Value of high-risk plaque on CCTA for predicting MACE | |
Overall rate of MACE in study population | 3.0% |
Rate of MACE in patients with high-risk plaque | 6.4% |
Rate of MACE in patients without high-risk plaque | 2.4% |
Hazard ratio of MACE in patients with high-risk plaque | 2.73 |
Sensitivity of high-risk plaque for MACE | 32.8% |
Specificity of high-risk plaque for MACE | 85.2% |
Positive predictive value of high-risk plaque for MACE | 6.4% |
Negative predictive value of high-risk plaque for MACE | 97.6% |
The researchers concluded that the presence of high-risk plaque on CCTA scans of outpatients with stable chest pain brought with it a 70% increased risk of MACE in the future. CCTA scans were most valuable for individuals with nonobstructive CAD and those with a lower burden of atherosclerosis, such as younger patients and women.
On the other hand, the researchers were unable to demonstrate that CCTA can identify specific high-risk plaque features that could help detect vulnerable lesions before they lead to MACE. This was mostly due to the relatively low rate of adverse events among those with high-risk plaque in the study, at 6.4%.
The findings indicate that the presence of high-risk plaque on CCTA scans should be included in patient reports because it can help reclassify the risk of individuals, particularly younger patients and women, Ferencik and colleagues suggested. While women typically have a lower burden of coronary plaque, they also have smaller coronary arteries, which could lead to symptomatic disease even with a lower plaque burden.

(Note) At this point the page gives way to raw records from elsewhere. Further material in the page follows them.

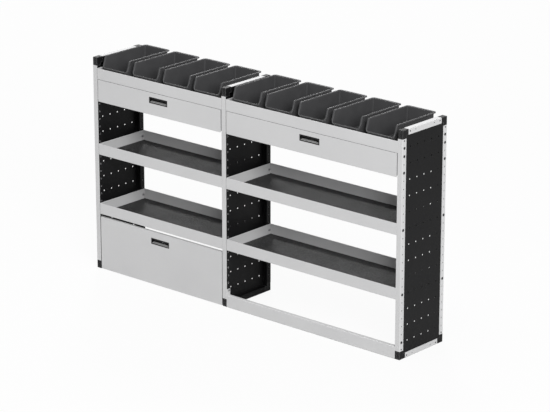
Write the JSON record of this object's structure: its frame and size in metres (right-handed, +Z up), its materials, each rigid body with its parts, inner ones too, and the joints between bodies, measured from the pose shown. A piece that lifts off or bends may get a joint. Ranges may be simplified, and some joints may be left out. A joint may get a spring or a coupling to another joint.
{
  "type": "van racking unit",
  "caption": "Two-bay van racking unit with angle frames, perforated side panels, lipped shelves, drawers, a drop-down flap and open-fronted bins.",
  "frame": {"origin": "centre of the footprint, on the floor", "axes": "+Z up, +X along the rack to the right as seen from the front, front faces -Y"},
  "size_m": [2.2716, 0.375, 1.2855],
  "materials": {
    "pale_steel": "satin pale grey coating",
    "black_steel": "satin black coating",
    "block_plastic": "smooth black moulding",
    "handle_plastic": "smooth black moulding",
    "bin_plastic": "fine-grained charcoal moulding",
    "mat_rubber": "fine-ribbed dark grey rubber",
    "dark_steel": "black coated fasteners",
    "zinc_steel": "zinc plated steel"
  },
  "bodies": {
    "rack": {"left_frame_front_post": "pale_steel", "left_frame_rear_post": "pale_steel", "left_frame_top_rail": "pale_steel", "left_frame_bottom_rail": "pale_steel", "left_frame_side_panel": "black_steel", "left_frame_corner_blocks": "block_plastic", "middle_frame_front_post": "pale_steel", "middle_frame_rear_post": "pale_steel", "middle_frame_top_rail": "pale_steel", "middle_frame_bottom_rail": "pale_steel", "middle_frame_side_panel": "black_steel", "middle_frame_corner_blocks": "block_plastic", "right_frame_front_post": "pale_steel", "right_frame_rear_post": "pale_steel", "right_frame_top_rail": "pale_steel", "right_frame_bottom_rail": "pale_steel", "right_frame_side_panel": "black_steel", "right_frame_corner_blocks": "block_plastic", "frame_rivets": "dark_steel", "left_top_tray": "pale_steel", "left_upper_shelf": "pale_steel", "left_lower_shelf": "pale_steel", "left_upper_mat": "mat_rubber", "left_lower_mat": "mat_rubber", "right_top_tray": "pale_steel", "right_upper_shelf": "pale_steel", "right_lower_shelf": "pale_steel", "right_upper_mat": "mat_rubber", "right_lower_mat": "mat_rubber", "right_foot_rail": "pale_steel", "frame_bolts": "dark_steel", "frame_nuts": "zinc_steel", "flap_pivot_pins": "zinc_steel", "left_drawer_runners": "zinc_steel", "right_drawer_runners": "zinc_steel"},
    "left_drawer": {"left_drawer_slides": "zinc_steel", "left_drawer_box": "zinc_steel", "left_drawer_front": "pale_steel", "left_drawer_handle": "handle_plastic"},
    "left_drawer_latch": {"left_drawer_paddle": "handle_plastic"},
    "right_drawer": {"right_drawer_slides": "zinc_steel", "right_drawer_box": "zinc_steel", "right_drawer_front": "pale_steel", "right_drawer_handle": "handle_plastic"},
    "right_drawer_latch": {"right_drawer_paddle": "handle_plastic"},
    "flap": {"flap_panel": "pale_steel", "flap_handle": "handle_plastic"},
    "flap_latch": {"flap_paddle": "handle_plastic"},
    "flap_left_lock": {"flap_left_rod": "zinc_steel"},
    "flap_right_lock": {"flap_right_rod": "zinc_steel"},
    "left_bin_1": {"left_bin_1": "bin_plastic"},
    "left_bin_2": {"left_bin_2": "bin_plastic"},
    "left_bin_3": {"left_bin_3": "bin_plastic"},
    "left_bin_4": {"left_bin_4": "bin_plastic"},
    "right_bin_1": {"right_bin_1": "bin_plastic"},
    "right_bin_2": {"right_bin_2": "bin_plastic"},
    "right_bin_3": {"right_bin_3": "bin_plastic"},
    "right_bin_4": {"right_bin_4": "bin_plastic"},
    "right_bin_5": {"right_bin_5": "bin_plastic"}
  },
  "joints": [
    {"name": "left_drawer_slide", "type": "slide", "parent": "rack", "child": "left_drawer", "axis": [0, -1, 0], "range_m": [0, 0.3]},
    {"name": "left_drawer_latch_hinge", "type": "hinge", "parent": "left_drawer", "child": "left_drawer_latch", "pos_m": [-0.62075, -0.1815, 1.112], "axis": [-1, 0, 0], "range_deg": [0, 25], "stiffness_Nm_per_rad": 0.3, "springref_deg": -17.19},
    {"name": "right_drawer_slide", "type": "slide", "parent": "rack", "child": "right_drawer", "axis": [0, -1, 0], "range_m": [0, 0.3]},
    {"name": "right_drawer_latch_hinge", "type": "hinge", "parent": "right_drawer", "child": "right_drawer_latch", "pos_m": [0.49575, -0.1815, 1.112], "axis": [-1, 0, 0], "range_deg": [0, 25], "stiffness_Nm_per_rad": 0.3, "springref_deg": -17.19},
    {"name": "flap_hinge", "type": "hinge", "parent": "rack", "child": "flap", "pos_m": [-0.62075, -0.1775, 0.019], "axis": [1, 0, 0], "range_deg": [0, 90]},
    {"name": "flap_latch_hinge", "type": "hinge", "parent": "flap", "child": "flap_latch", "pos_m": [-0.62075, -0.1815, 0.274], "axis": [-1, 0, 0], "range_deg": [0, 25], "stiffness_Nm_per_rad": 0.3, "springref_deg": -17.19},
    {"name": "flap_left_lock_slide", "type": "slide", "parent": "flap", "child": "flap_left_lock", "axis": [1, 0, 0], "range_m": [0, 0.008]},
    {"name": "flap_right_lock_slide", "type": "slide", "parent": "flap", "child": "flap_right_lock", "axis": [-1, 0, 0], "range_m": [0, 0.008]},
    {"name": "left_bin_1_lift", "type": "slide", "parent": "rack", "child": "left_bin_1", "axis": [0, 0, 1], "range_m": [0, 0.2]},
    {"name": "left_bin_2_lift", "type": "slide", "parent": "rack", "child": "left_bin_2", "axis": [0, 0, 1], "range_m": [0, 0.2]},
    {"name": "left_bin_3_lift", "type": "slide", "parent": "rack", "child": "left_bin_3", "axis": [0, 0, 1], "range_m": [0, 0.2]},
    {"name": "left_bin_4_lift", "type": "slide", "parent": "rack", "child": "left_bin_4", "axis": [0, 0, 1], "range_m": [0, 0.2]},
    {"name": "right_bin_1_lift", "type": "slide", "parent": "rack", "child": "right_bin_1", "axis": [0, 0, 1], "range_m": [0, 0.2]},
    {"name": "right_bin_2_lift", "type": "slide", "parent": "rack", "child": "right_bin_2", "axis": [0, 0, 1], "range_m": [0, 0.2]},
    {"name": "right_bin_3_lift", "type": "slide", "parent": "rack", "child": "right_bin_3", "axis": [0, 0, 1], "range_m": [0, 0.2]},
    {"name": "right_bin_4_lift", "type": "slide", "parent": "rack", "child": "right_bin_4", "axis": [0, 0, 1], "range_m": [0, 0.2]},
    {"name": "right_bin_5_lift", "type": "slide", "parent": "rack", "child": "right_bin_5", "axis": [0, 0, 1], "range_m": [0, 0.2]}
  ],
  "couplings": [
    {"joint": "flap_latch_hinge", "follows": "flap_left_lock_slide", "rad_per_m": 54},
    {"joint": "flap_right_lock_slide", "follows": "flap_left_lock_slide", "ratio": 1}
  ]
}
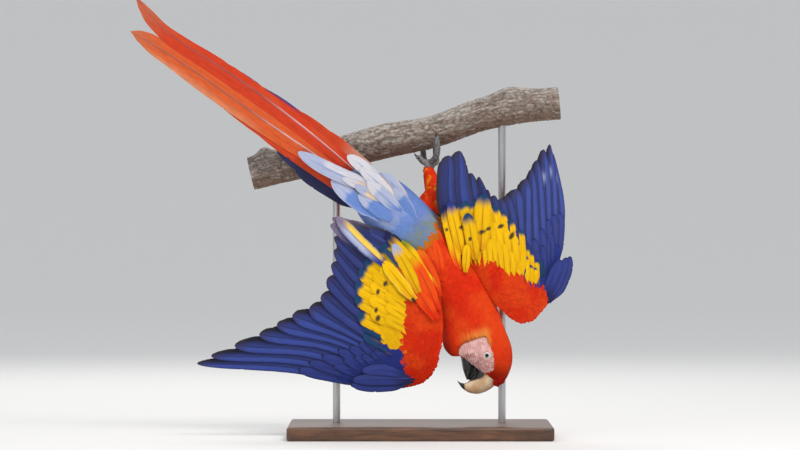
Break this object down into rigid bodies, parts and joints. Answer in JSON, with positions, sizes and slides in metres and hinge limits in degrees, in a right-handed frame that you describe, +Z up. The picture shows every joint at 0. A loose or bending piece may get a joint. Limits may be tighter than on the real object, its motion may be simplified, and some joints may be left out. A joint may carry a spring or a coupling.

Finally, the group suggested that the presence of high-risk plaque on CCTA scans could become a new risk-stratification tool, especially in patients with nonobstructive CAD. This could lead to lifestyle modification through diet and exercise or pharmaceutical treatment with lipid-lowering drugs.
Just hold on there
Not so fast, according to an editorial in JAMA Cardiology that accompanied the study. In the editorial, Dr. Raymond Gibbons from the Mayo Clinic in Rochester, MN, questioned whether the findings by Ferencik et al are significant enough to warrant the addition of a new variable to cardiac risk assessment.
Gibbons noted that the presence of high-risk plaque on CCTA only had a 6.4% positive predictive value for MACE in the study; as such, only one in 33 patients with high-risk plaque are likely to have a "hard" cardiac event and therefore benefit from classification with the proposed variable. Also, high-risk plaque did not predict more MACE in individuals with significant stenosis, which suggests that directing these individuals to therapy with percutaneous coronary intervention would be of limited value.
"The detection of high-risk plaques by coronary CTA is an appropriate subject for future research exploring the pathophysiology of plaque biology and its intersection with acute coronary syndromes," Gibbons wrote. "However, in my opinion, the evidence is not yet strong enough for us to use it in the clinical care of patients with [stable ischemic heart disease]."